4. Cut back your bushes
Walk around the home and cut back any bush that’s closer than one foot to your house.
“The vegetation is like a wick that’s drawing the water towards your siding,” says Rob, “and the whole idea is to get that air circulation behind there that’s going to dry out any water that missed the gutters.”
It can also prevent ventilation from crawl space or foundational vents. Make sure they’re clear and open so that moisture can seep out and no residual gasses build up.

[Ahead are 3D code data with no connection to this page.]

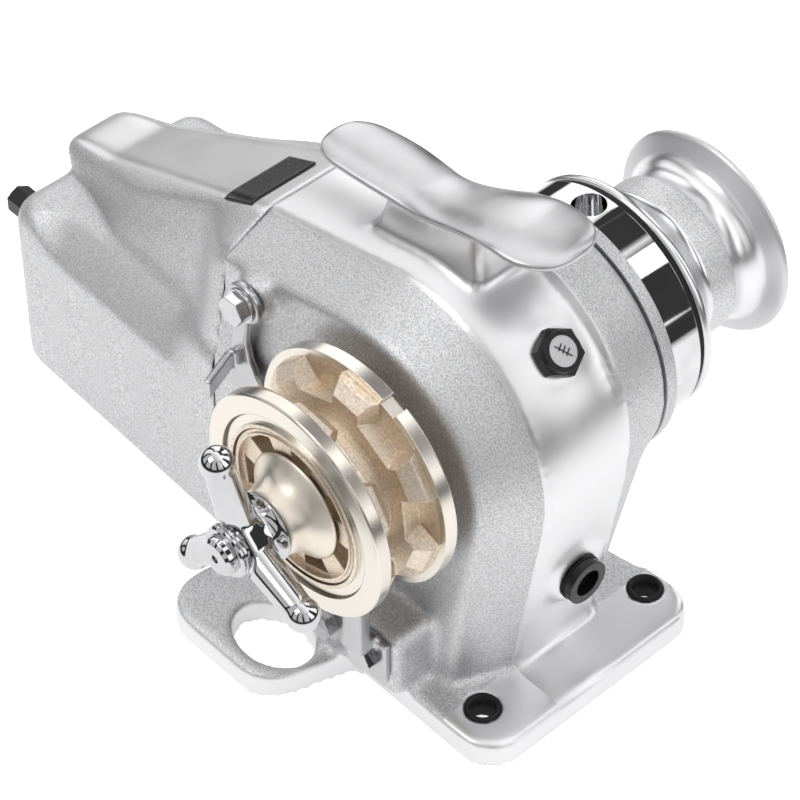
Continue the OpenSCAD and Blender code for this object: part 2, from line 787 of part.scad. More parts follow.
module outer_cone() {
  color(chromed) difference() {
    on_shaft(-gypsy_y_out) rotate_extrude() polygon([[5, 9.4],
      [12.78 - cone_gap, 9.4], [15.6 - cone_gap, 0], [16.2, -1.2],
      [16.6, -2], [16.6, -3.5], [15.6, -5], [13.8, -6], [13, -7],
      [13, -15.1], [5, -15.1]]);
    on_shaft(-gypsy_y_out - 20) cylinder(r = bore_r + 0.02, h = 60);
    key_bar(-140, 60, 0.06);
  }
}

module clutch_handle() {
  y0 = -gypsy_y_out - 15.3;
  color(chromed) difference() {
    union() {
      on_shaft(y0 - 15) cylinder(r = 13, h = 15);
      on_shaft(y0 - 7.5) for (i = [0:2]) rotate(-arm_turn - 120 * i) {
        translate([10, 0, 0]) rotate([0, 90, 0])
          cylinder(r1 = 7, r2 = 6.6, h = 6);
        rotate([0, 90 + arm_tilt, 0]) translate([0, 0, 11])
          cylinder(r1 = 5, r2 = 6.2, h = arm_reach - 11);
        rotate([0, 90 + arm_tilt, 0]) translate([0, 0, arm_reach])
          sphere(r = 7);
      }
    }
    on_shaft(y0 - 20) cylinder(r = thread_d / 2 + fit_gap, h = 40);
  }
}

module handle_retainer() {
  color(steel) on_shaft(-146.6) difference() {
    rotate_extrude() polygon([[5, 0], [11.4, 0], [12.4, 1], [12.4, 2],
      [11.6, 2.4], [12.4, 2.8], [12.4, 4], [11.4, 4.6], [5, 4.6]]);
    translate([0, 0, -1]) cylinder(r = thread_d / 2 + fit_gap, h = 7);
  }
}

module chain_guide() {
  color(chromed) difference() {
    union() {
      side_slab(-64, -60.05) translate([-82, 171]) circle(r = 10.5);
      side_slab(-64, -60.05)
        polygon([[-92.2, 168], [-90.5, 150], [-92, 138], [-92, 116], [-80, 112],
          [-71, 127], [-75.5, 131], [-79.3, 138.5], [-81.3, 148], [-79.5, 160],
          [-73, 166]]);
      // Finger bent round towards the groove of the chain wheel
      translate([0, 0, 127.5]) linear_extrude(10)
        polygon([[-92.4, -62], [-92.4, -66.5], [-84.6, -86], [-81.2, -84.8],
          [-88.6, -65.8], [-88.6, -62]]);
    }
    translate([-82, -66, 171]) rotate([-90, 0, 0]) cylinder(r = 4.2, h = 8);
  }
}

module guide_washer() {
  color(steel) translate([-82, -65.65, 171]) rotate([-90, 0, 0])
    tube(8.5, 4.2, 1.6);
}

// Hex head bolt with its head at negative Y
module hex_bolt(len) {
  rotate([-90, 0, 0]) {
    cylinder(r = 4, h = len);
    translate([0, 0, -5.3]) hex(13, 5.3);
  }
}

module guide_bolt() {
  color(steel) translate([-82, -65.7, 171]) hex_bolt(22);
}

module chain_stripper() {
  color(chromed) difference() {
    union() {
      translate([-22, -82, 25]) cube([50, 3.95, 25]);
      translate([9, -92, 46]) cube([13, 13, 6]);
      side_slab(-92, -84)
        polygon([[9, 46], [22, 46], [22, 84], [17, 102], [13, 102], [13, 84]]);
    }
    for (x = stripper_bolt_x) translate([x, -90, stripper_bolt_z])
      rotate([-90, 0, 0]) cylinder(r = 4.2, h = 20);
  }
}

module stripper_bolts() {
  color(steel) for (x = stripper_bolt_x)
    translate([x, -82.05, stripper_bolt_z]) hex_bolt(20);
}

// Local Z points out of the belt, square to its surface
module at_sight() {
  translate([-case_cx, 2, case_cz]) rotate([0, 42, 0])
    translate([0, 0, case_r + 0.35]) children();
}

module sight_glass_body() {
  color(black) at_sight() difference() {
    union() {
      hex(20, 5);
      translate([0, 0, 4.5]) cylinder(r1 = 10, r2 = 9, h = 2.5);
      translate([0, 0, -7]) cylinder(r = 6.95, h = 8);
    }
    translate([0, 0, -15]) cylinder(r = 4, h = 25);
    translate([0, 0, 3]) cylinder(r = 6.9, h = 10);
  }
}

module sight_glass_window() {
  color(silver) at_sight() translate([0, 0, 3.05]) cylinder(r = 6.85, h = 3);
}

module plug_seal() {
  color(black) translate([plug_face_x + 0.02, plug_y, plug_z])
    rotate([0, 90, 0]) tube(11.4, 8.2, 0.9);
}

module oil_plug() {
  color(black) translate([plug_face_x + 0.95, plug_y, plug_z])
    rotate([0, 90, 0]) difference() {
      union() {
        cylinder(r = 11, h = 4.2);
        translate([0, 0, -14]) cylinder(r = 7.95, h = 15);
      }
      translate([0, 0, -1.5]) cylinder(r = 6.8, h = 8);
      translate([0, 0, -8]) hex(8, 8);
    }
}

module lever_ring() {
  color(chromed) on_shaft(ring_y) difference() {
    rotate_extrude() polygon([[sleeve_r + fit_gap, 0], [ring_r - 1, 0],
      [ring_r, 1], [ring_r, ring_w - 1], [ring_r - 1, ring_w],
      [sleeve_r + fit_gap, ring_w]]);
    for (a = [-95, 85]) rotate(a) translate([ring_r - socket_depth, 0, ring_w / 2])
      rotate([0, 90, 0]) cylinder(d = socket_d, h = 30);
  }
}

module ring_seal() {
  color(black) on_shaft(drum_y - 2.1) tube(ring_r - 1.5, 44, 2.05);
}

module rope_drum() {
  end = drum_end_y - drum_y;
  color(silver) difference() {
    on_shaft(drum_y) rotate_extrude() polygon(concat(
      [[5, 0], [drum_lip_r - 1, 0], [drum_lip_r, 1], [drum_lip_r, 4],
       [drum_lip_r - 0.8, 4.8], [drum_lip_r - 0.8, 5.6],
       [drum_lip_r - 2.2, 6.4], [drum_lip_r - 5, 8.4],
       [drum_lip_r - 7.5, 12], [drum_lip_r - 9.5, 18],
       [drum_waist_r + 7, 24],
       [drum_waist_r + 5.5, 33], [drum_waist_r + 4, 34.5]],
      [for (i = [1:9]) let (t = i / 9)
        [drum_waist_r + 4 * pow(1 - t, 2), 34.5 + 7 * t]],
      [for (i = [1:10]) let (t = i / 10)
        [drum_waist_r + (drum_flange_r - drum_waist_r) * pow(t, 1.7),
         41.5 + (end - 3 - 41.5) * t]],
      [[drum_flange_r, end - 0.6], [drum_flange_r - 0.6, end], [26, end],
       [26, 48], [5, 48]]));
    on_shaft(drum_y - 1) cylinder(r = bore_r, h = 60);
    key_bar(drum_y - 1, 52, 0.03);
  }
}

module drum_washer() {
  color(steel) on_shaft(drum_y + 48.05) tube(18, bore_r, 2.6);
}

module drum_nut() {
  color(steel) on_shaft(drum_y + 50.7) difference() {
    hex(27, 10);
    translate([0, 0, -1]) cylinder(r = thread_d / 2 + fit_gap, h = 12);
  }
}

main_housing();
motor_cover();
cover_gasket();
cover_screws();
bearing_cover();
bearing_cover_screws();
shaft_bearings();
near_shaft_seal();
far_shaft_seal();
main_shaft();
wheel_key();
worm_wheel();
worm();
worm_rear_bearing();
worm_front_bearing();
motor_can();
motor_flange();
motor_end_bell();
armature();
commutator();
motor_brushes();
motor_bolts();
cable_gland();
inner_cone();
gypsy();
outer_cone();
clutch_key();
clutch_handle();
handle_retainer();
chain_guide();
guide_bolt();
guide_washer();
chain_stripper();
stripper_bolts();
sight_glass_body();
sight_glass_window();
oil_plug();
plug_seal();
lever_ring();
ring_seal();
rope_drum();
drum_key();
drum_washer();
drum_nut();
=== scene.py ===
import math

import bmesh
import bpy
import numpy as np
from mathutils import Matrix, Vector


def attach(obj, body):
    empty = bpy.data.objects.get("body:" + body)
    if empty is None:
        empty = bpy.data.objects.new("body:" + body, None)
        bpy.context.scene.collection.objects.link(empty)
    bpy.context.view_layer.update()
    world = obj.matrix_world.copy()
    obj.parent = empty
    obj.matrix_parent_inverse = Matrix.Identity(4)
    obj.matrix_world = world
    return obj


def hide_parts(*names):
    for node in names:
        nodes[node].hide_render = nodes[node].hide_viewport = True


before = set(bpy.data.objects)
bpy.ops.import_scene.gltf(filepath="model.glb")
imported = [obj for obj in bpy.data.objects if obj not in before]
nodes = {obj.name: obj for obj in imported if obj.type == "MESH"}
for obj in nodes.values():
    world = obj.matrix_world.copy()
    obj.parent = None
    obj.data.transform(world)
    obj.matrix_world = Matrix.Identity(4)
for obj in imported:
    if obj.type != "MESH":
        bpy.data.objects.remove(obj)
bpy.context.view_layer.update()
print("frame loaded with", len(nodes), "nodes")

mm = 0.001
shaftZ = 140 * mm          # height of the main shaft
caseX = -10.5 * mm         # centre of the round gear case
caseZ = 128 * mm
caseR = 80 * mm


# camera, at the photograph's viewing angle
camera = {
    "place": (0.70876, -0.70424, 1.15125),
    "turn": 47.15,      # degrees round from the chain side
    "height": 45.67,    # degrees above the deck
    "lens": 146.59,
}


def aimCamera():
    turn, height = math.radians(camera["turn"]), math.radians(camera["height"])
    right = Vector((math.cos(turn), math.sin(turn), 0))
    back = Vector((math.sin(turn) * math.cos(height),
                   -math.cos(turn) * math.cos(height), math.sin(height)))
    up = back.cross(right)
    data = bpy.data.cameras.new("photoCamera")
    data.lens = camera["lens"]
    data.sensor_width = 36
    data.clip_start = 0.05
    data.clip_end = 30
    obj = bpy.data.objects.new("photoCamera", data)
    bpy.context.scene.collection.objects.link(obj)
    turned = Matrix((right, up, back)).transposed().to_4x4()
    obj.matrix_world = Matrix.Translation(camera["place"]) @ turned
    bpy.context.scene.camera = obj


aimCamera()
bpy.context.scene.view_settings.view_transform = "Standard"


# small helpers for shader trees
def addNode(tree, kind, inputs=None, **settings):
    node = tree.nodes.new(kind)
    for name, value in settings.items():
        setattr(node, name, value)
    for name, value in (inputs or {}).items():
        socket = node.inputs[name]
        if isinstance(value, bpy.types.NodeSocket):
            tree.links.new(value, socket)
        else:
            socket.default_value = value
    return node


def newMaterial(name):
    material = bpy.data.materials.new(name)
    material.use_nodes = True
    tree = material.node_tree
    tree.nodes.clear()
    out = tree.nodes.new("ShaderNodeOutputMaterial")
    shader = tree.nodes.new("ShaderNodeBsdfPrincipled")
    tree.links.new(shader.outputs[0], out.inputs["Surface"])
    return material, tree, shader


def objectPoint(tree):
    return tree.nodes.new("ShaderNodeTexCoord").outputs["Object"]


def noise(tree, point, scale, detail=2.0, rough=0.5):
    node = addNode(tree, "ShaderNodeTexNoise",
                   {"Vector": point, "Scale": scale, "Detail": detail, "Roughness": rough})
    return node.outputs["Fac"]


def maths(tree, kind, a, b=0.0, clamp=False):
    node = addNode(tree, "ShaderNodeMath", {0: a, 1: b}, operation=kind, use_clamp=clamp)
    return node.outputs[0]


def span(tree, value, low, high, toLow=0.0, toHigh=1.0, smooth=True):
    node = addNode(tree, "ShaderNodeMapRange",
                   {"Value": value, "From Min": low, "From Max": high,
                    "To Min": toLow, "To Max": toHigh},
                   interpolation_type="SMOOTHSTEP" if smooth else "LINEAR")
    return node.outputs["Result"]


def mixValue(tree, share, a, b):
    node = addNode(tree, "ShaderNodeMix", {0: share, 2: a, 3: b}, data_type="FLOAT")
    return node.outputs[0]


def mixColour(tree, share, a, b, kind="MIX"):
    node = addNode(tree, "ShaderNodeMix", {0: share, 6: a, 7: b}, data_type="RGBA",
                   blend_type=kind)
    return node.outputs[2]


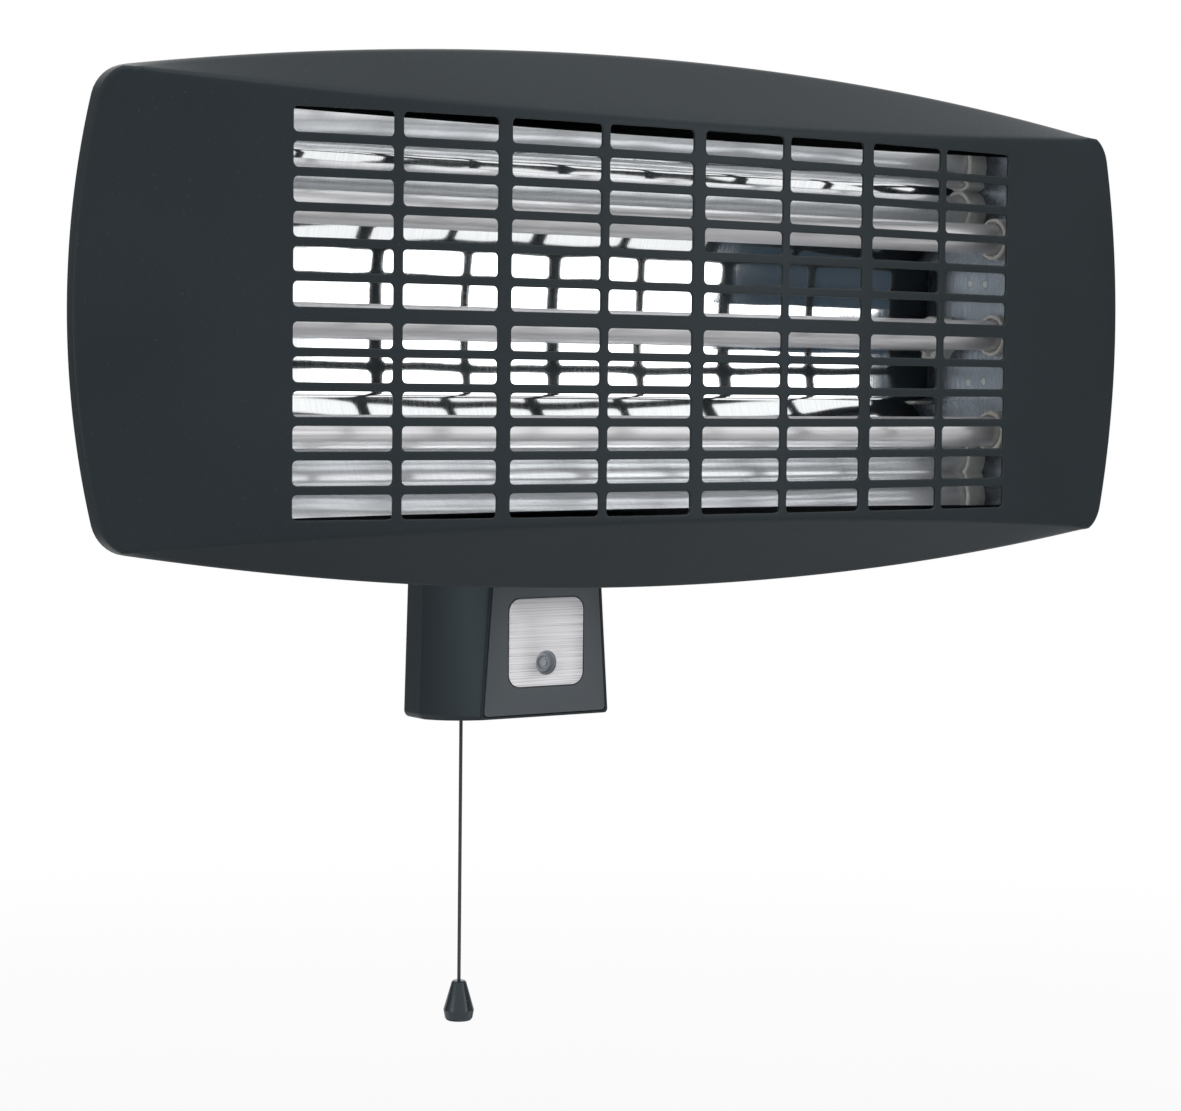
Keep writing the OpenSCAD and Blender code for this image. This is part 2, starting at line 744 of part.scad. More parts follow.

3. Blow out your sprinkler system
Have a professional to drain your sprinkler system so that it doesn’t freeze and break during the winter. Sprinklers are especially vulnerable and, if they burst, you might not find out until the weather gets dry in the summer. By then you’ll have to dig up your lawn to identify what you need to fix.
2. Check your flue
A lot of the wood that’s sold now is a little green. The sap from that wood can stick to the flue in your chimney and catch fire if it builds up.
To prevent this, you can hire someone to clean out your chimney. Most chimney cleaners will check out the whole fireplace and chimney system to make sure you’re ready to go for the cold season.
“If you haven’t done it several years, it’s just like your HVC system. If you wait, you’re going to be waiting in line,” says Pete.
1. Cut back big trees around your home
Look at all the big trees around your home to make sure that no big branches are going to blow over and damage your house. Tree branches get heavy during wet winters in the Pacific Northwest, and even light winds can bring them down.
“Are these trees safe? If you’re not sure, it’s good to hire a professional,” says Pete.
Paying a fee for an assessment by a licensed arborist is better than having a tree fall into your bedroom when you’re sleeping.